Gosto de animais. Talvez porque em casa dos meus pais sempre houve cães, gatos, galinhas, pombos e patos, enfim, bicharada doméstica. Gosto tanto deles que não consigo matar uma galinha ou um coelho para consumo de casa. Tive de acabar com o galinheiro, o pombal e as coelheiras, porque me afeiçoava a tudo, depois era um problema para os abater. Enquanto a Senhora minha Mãe tomou conta dessa parte a coisa resultava, mas tive de me deixar disso quando a retinopatia diabética cegou por completo a tia Florinda, passando a comprar tudo no talho para me livrar desses sarilhos.
Vem mesmo a propósito de mais uma das minhas histórias de gaiato. Aconteceu numas férias escolares que fui passar com os meus primos a Espanha.
Os meus pais estiveram dois anos nas Amendoeiras numa Casa Agrícola das margens do rio Sever, porque contrataram “a meias” com o dono da terra a sua várzea de vários hectares para o plantio em grande escala de pimentões destinados uns à indústria de conservas de Santo António das Areias para produção de pickles ou de massa de pimentão, outros para secagem nas estufas a lenha chamadas “secadeiros” para posteriormente serem moídos nas duas fábricas da Herdade do Pereiro e transformados no famoso pimentão “Flor do Pereiro” de que muita gente ainda se recordará.
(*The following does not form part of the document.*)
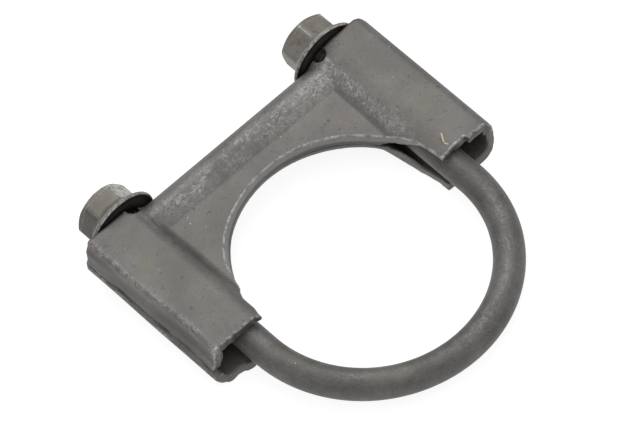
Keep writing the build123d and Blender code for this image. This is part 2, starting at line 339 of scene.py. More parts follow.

O dono das Amendoeiras dava moradia para todos nós, terreno, plantas e fertilizantes, enquanto os meus pais e dois dos meus tios, a Maria José Meia com o marido Joaquim Lourenço, um dos irmãos da minha mãe, e ainda o tal primo Raimundo espanhol que foi contratado pelo meu pai, faziam o resto. Lavravam, semeavam, plantavam, regavam, sachavam, colhiam e carregavam as toneladas de pimentos que iam sendo transportados diariamente na carroça do monte para as já referidas indústrias da Firma João Nunes Sequeira, Lda.
Do outro lado do rio fica a Espanha onde se situa a “Finca de las Gagas” na qual vivia com a família o tio Joaquin de la Concepcion, irmão mais novo do meu avô Zé e guardador de um rebanho de “centenares” – como ele dizia – de cabras. Tinha quatro filhos. A mais velha, a Maria que vive hoje no País Basco, seguida do Raimundo que mais tarde rumou às Astúrias onde casou e vive ainda, assim como outros dois rapazes pouco mais velhos do que eu, o Joaquin e o Antonio, que faleceram recente e precocemente vítimas de doenças fatais.
E eu ia para lá passar as férias escolares com eles, sempre que me deixavam ir.
Lembro-me, como se fosse hoje, daquele enorme sôcho com cobertura de piorno e xara, que fazia de cozinha e de sala de jantar, onde comíamos castanhas secas cozidas em leite de cabra e que eram uma perfeita delícia. E de um outro socho um pouco mais pequeno, onde dormíamos. Felicidade das felicidades, o meu tio e primos espanhóis tinham uma panóplia de animais selvagens amestrados que vinham comer à nossa mão e faziam parte da família! Recordo alguns como cegonha que se chamava Adriana, o corvo que se chamava Vicente, o mocho que se chamava Carrilho e não sei quantos gatos e cães, mais algumas rolas bravas que pousavam mansamente sobre os nossos ombros, para além das cabras e cabritos aos montes.
Para mim, tudo aquilo era um perfeito paraíso.
E foi num certo dia quando me preparava para regressar a casa no fim de mais umas dessas férias, que o meu tio Joaquin, por ver o meu grande afeto pela bicharada, foi buscar uma rolinha nova que ainda quase nem voava e me a ofereceu dizendo:
- Toma Jose! Levala contigo e dáte bien cuenta de ella...
Louco de felicidade agarrei a tenra avezinha e apertei-a contra o peito dando pulos de alegria. Em seguida fui a correr mostrá-la ao meu primo Raimundo que tinha lá ido buscar-me para o regresso a casa, exclamando no meu portunhol:
- Mira, mira, que rolita tan bonita que me dió tu padre!
Eis senão quando, de repente, a cabecita da rola tombou inerte. Estava morta. De tanta alegria e felicidade apertei com tanto carinho a pobre ave que a sufoquei. Escusado seria dizer que passei todo o caminho até às Amendoeiras num pranto desconsolado, enquanto o Raimundo se ria a bandeiras despregadas e repetia gozão:
- Oooohhh! Mira que rolita tan bonita…
Como diz o ditado, tanto bem quer o diabo à mãe, que lhe tira os olhos. Foi o que sucedeu comigo!